By 1984, the Park-Wilshire was one of the last remaining mid-rise apartment-hotels along Wilshire Corridor East. After the period following the 1933 Long Beach earthquake, many building from the 1920's were razed to make room for redevelopment. The Park-Wilshire received a $3 million renovation from part-owner and architect, Viktor Peteris.

The building underwent its last makeover as recently as 2016, when a Sherman Oaks real estate firm purchased the building. The firm have a number of Southland properties under their belt, including the Wilshire Royale.




Named after its owner and developer, Harris A. Dickerman, the 1925 red brick building designed by Arlos R. Sedgley is still standing.

Sedgley went on to build UCLA's Zeta Beta Tau fraternity building in 1938, although it appears to have been demolished. One Sedgley building that did survive was the 1937 Ambassador Chateau on Hobart Blvd., in Koreatown. The large corner building was declared a Los Angeles Cultural Historical Monument (#815).




San Marcos Apartment Hotel
 242 North Western Avenue, Los Angeles CA 90004

Opening on the corner of Beverly and Western in 1928, the Spanish-Renaissance type hotel was originally named after its owners, F. O. and R. A. Dalton, of the Dalton Investment Company.

Designed by the firm of Postle & Postle, the Dalton Apartments launched with 56 apartments, 30 hotel rooms, two automatic elevators and radio equipment in each unit.

The Dalton Brothers moved into the Southern California property business in 1921, purchasing the Follies Theatre (also known as the Republic Theatre Building), located downtown at 337 South Main. Known originally as the Belasco Theatre, the early years began earnestly enough with drawing-room comedies. As the theatre district moved south, the leading playhouse dropped the Belsaco name and relocated to Hill Street. From then on, the building turned burlesque.

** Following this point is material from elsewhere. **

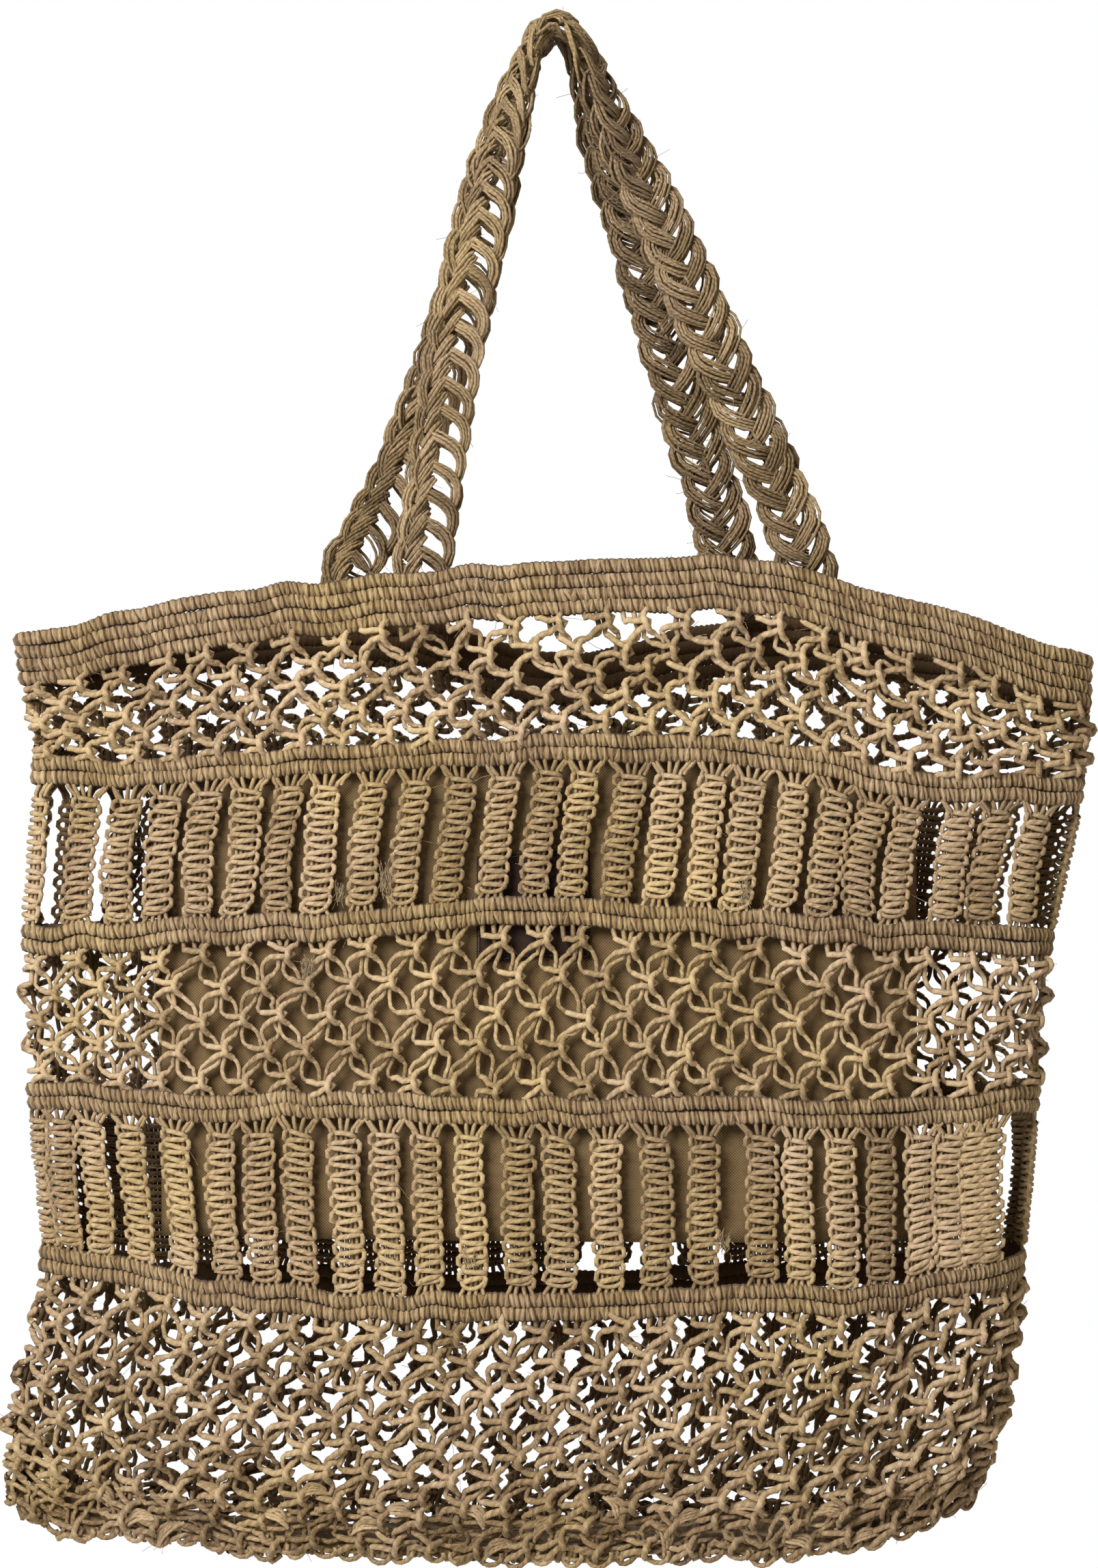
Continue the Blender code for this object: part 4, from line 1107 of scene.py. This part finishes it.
# The studio: a plain white floor under the hanging bag and white all round, which lights it
# faintly and warmly. One large soft light from the upper left, and weaker ones from right and back.
world = bpy.data.worlds.new("white_studio")
world.use_nodes = True
add = node_maker(world)[0]
seen = add("ShaderNodeLightPath").outputs["Is Camera Ray"]
strength = add("ShaderNodeMapRange", Value=seen, To_Min=0.21, To_Max=1.0)
colour = add("ShaderNodeMix", {"data_type": "RGBA"}, i0=seen, i6=(1.0, 0.84, 0.62, 1), i7=(1, 1, 1, 1))
background = world.node_tree.nodes["Background"]
world.node_tree.links.new(strength.outputs["Result"], background.inputs["Strength"])
world.node_tree.links.new(colour.outputs[2], background.inputs["Color"])
scene.world = world
scene.view_settings.view_transform = "Standard"


BAG_MIDDLE = (0.0, 0.0, -0.35)


def soft_light(name, place, size, power):
    """A square area light aimed at the middle of the bag."""
    data = bpy.data.lights.new(name, "AREA")
    data.size = size
    data.energy = power
    light = bpy.data.objects.new(name, data)
    scene.collection.objects.link(light)
    light.location = place
    aim = np.array(BAG_MIDDLE) - np.array(place)
    light.rotation_euler = (math.acos(-aim[2] / np.linalg.norm(aim)), 0, math.atan2(-aim[0], aim[1]))


soft_light("key_light", (-0.85, -1.35, 0.65), 0.9, 41.0)
soft_light("fill_light", (1.1, -1.4, 0.0), 1.0, 1.0)
soft_light("back_light", (0.7, 1.6, 0.4), 1.0, 16.0)

FLOOR = -1.15
REACH = 1.9
floor_mesh = bpy.data.meshes.new("studio_floor")
floor_corners = [(x * REACH, y * REACH, FLOOR) for x, y in ((-1, -1), (1, -1), (1, 1), (-1, 1))]
floor_mesh.from_pydata(floor_corners, [], [(0, 1, 2, 3)])
floor_paint = bpy.data.materials.new("white_floor")
floor_paint.use_nodes = True
floor_shader = floor_paint.node_tree.nodes["Principled BSDF"]
floor_shader.inputs["Base Color"].default_value = (0.95, 0.95, 0.95, 1)
floor_shader.inputs["Roughness"].default_value = 0.9
floor_mesh.materials.append(floor_paint)
floor = bpy.data.objects.new("studio_floor", floor_mesh)
scene.collection.objects.link(floor)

The show was raided by vice squad in 1934 with audience members arrested on charges of participating in a lewd performance. When burlesque fell out of favor, the theatre had its licence suspended and closed in 1944. One its final shows starred "Ball of Fire" Betty Rowland, Dorothy Darling and Princess Garcia.

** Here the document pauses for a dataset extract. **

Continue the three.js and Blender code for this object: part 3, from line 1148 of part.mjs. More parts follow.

After the final g-string dropped, the Follies continued into the late 1960's with nudies and foreign art film. The building had one last gasp of life in 1968 when then-Mayor Sam Yorty urged the Los Angeles Cultural Heritage Board to add the building to its list of culturally significant buildings.

Unfortunately, the once-impressive theatre saw the unpleasant end of a wrecking ball in 1974.

Back on Beverly and Western, the former Dalton Apartments changed to its current name in 1934. A ground floor restaurant 'Hawaiian Kitchen' opened in 1973. Today the San Marcos still operates as a hotel, in what is now Koreatown.